Richard: It's something I've been interested in, especially the vocal side of it, and it was an idea which came about to use something like that, taken in a way out of context by putting it alongside electronic music and trying to create a fusion of the two.
Chris: We're not Indians. It was Cabaret Voltaire's interpretation of that music. It wasn't a serious attempt to copy someone else's cultural form of music.
Mal: Two cultures on one album.
Me: Was 'Western Mantra' the same idea related to disco?
Mal: Yes, something vaguely along those lines. Western music is very much like a chant.
Richard: I think it was just an experiment in repetition. A lot of people refuse to believe it's twenty minutes long.
Me: Will there be more unusual things like that?
Mal: Yes, originally what we were going to do was do a series of things, public experiments, pushing people's conceptions of what a record should be, and particularly people's conceptions of what a Cabaret Voltaire record should be, and that was the first in a series. We want to use the medium of records as much as possible and not just turn out the expected record which fits the format.
Richard: We had the means to do that. Nobody told us we couldn't do it; we just went ahead and did it. Other groups may be able to do these things live but we're in such a position where we can virtually record anything we want and as it happens it turned out to be fairly successful.
Me: You've got a free hand?
Chris: That's the benefit of being on Rough Trade.

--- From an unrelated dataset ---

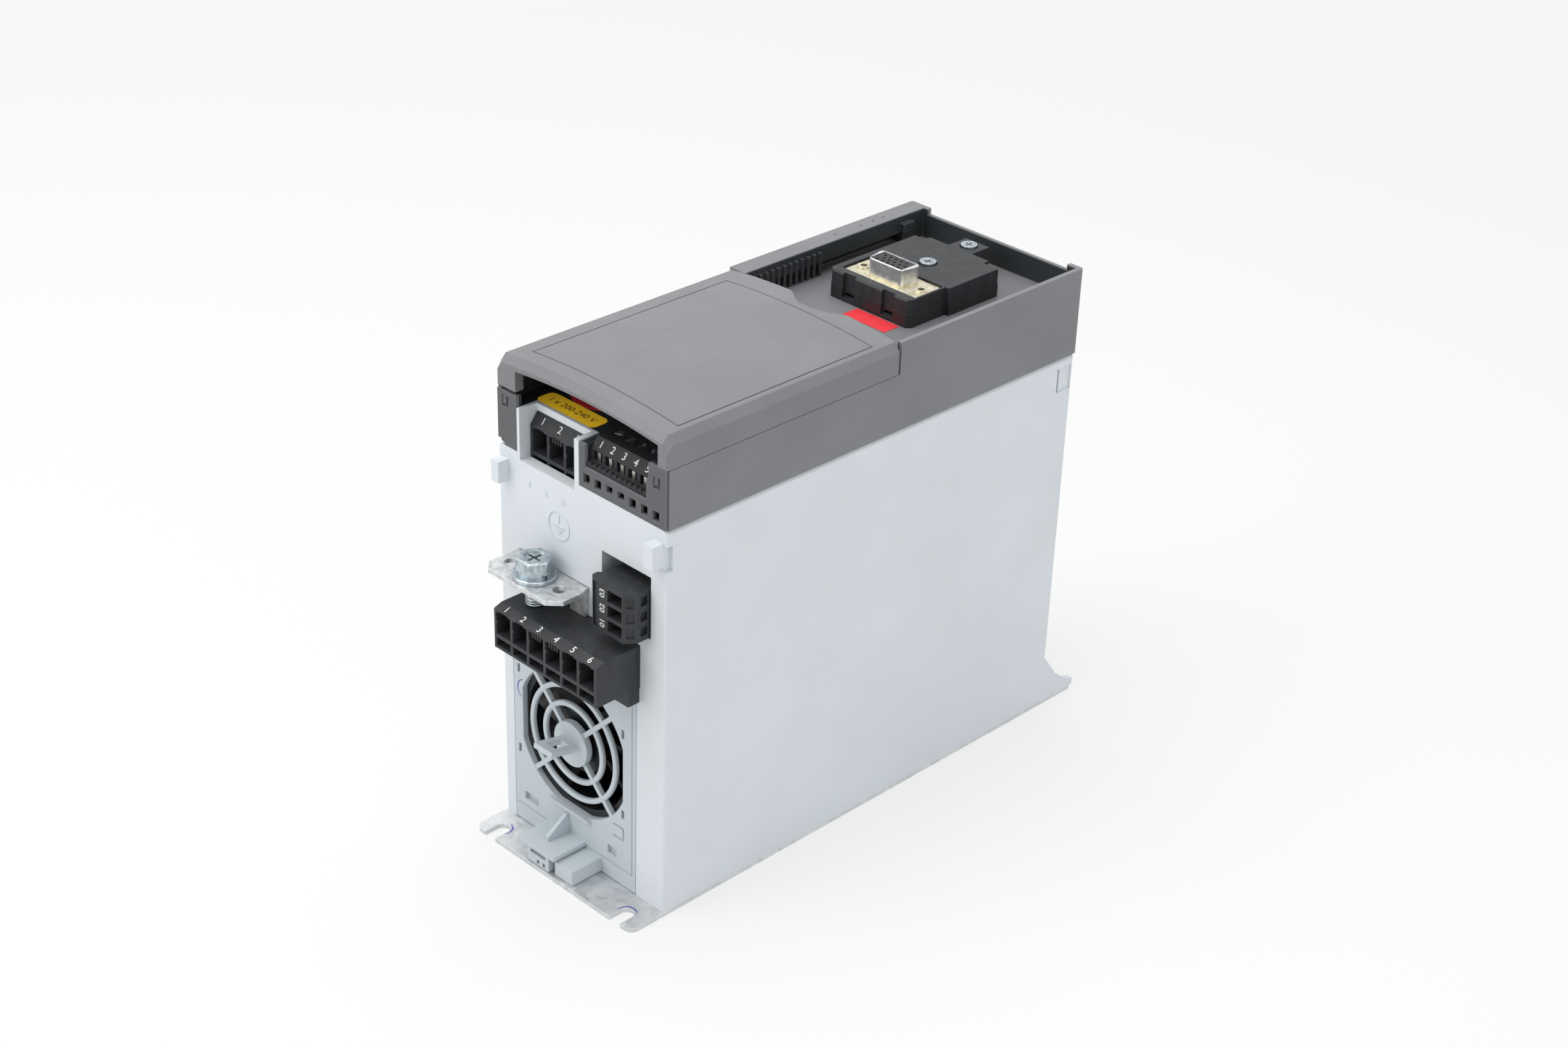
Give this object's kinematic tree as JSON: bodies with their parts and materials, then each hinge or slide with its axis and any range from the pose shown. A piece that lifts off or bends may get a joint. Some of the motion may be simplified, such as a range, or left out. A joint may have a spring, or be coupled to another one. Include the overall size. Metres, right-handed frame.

There aren't any restrictions, other than a certain quality control.
Future plans for the group include a lot more gigs, including Sheffield University on June 10th, with Throbbing Gristle. They regret the fact that it will be students and guests only, but think there should be enough students around to sign everyone in, the evils of doing a student venue being less than the evils of not playing at all. After the Cabs' last Sheffield gig, in March last year, they intended to not play in Sheffield for another four months, and the fact that it's dragged to fourteen months has been due to not being able to get a suitable venue arranged. That's about all I can think of for the moment, so I'll see you at the gig.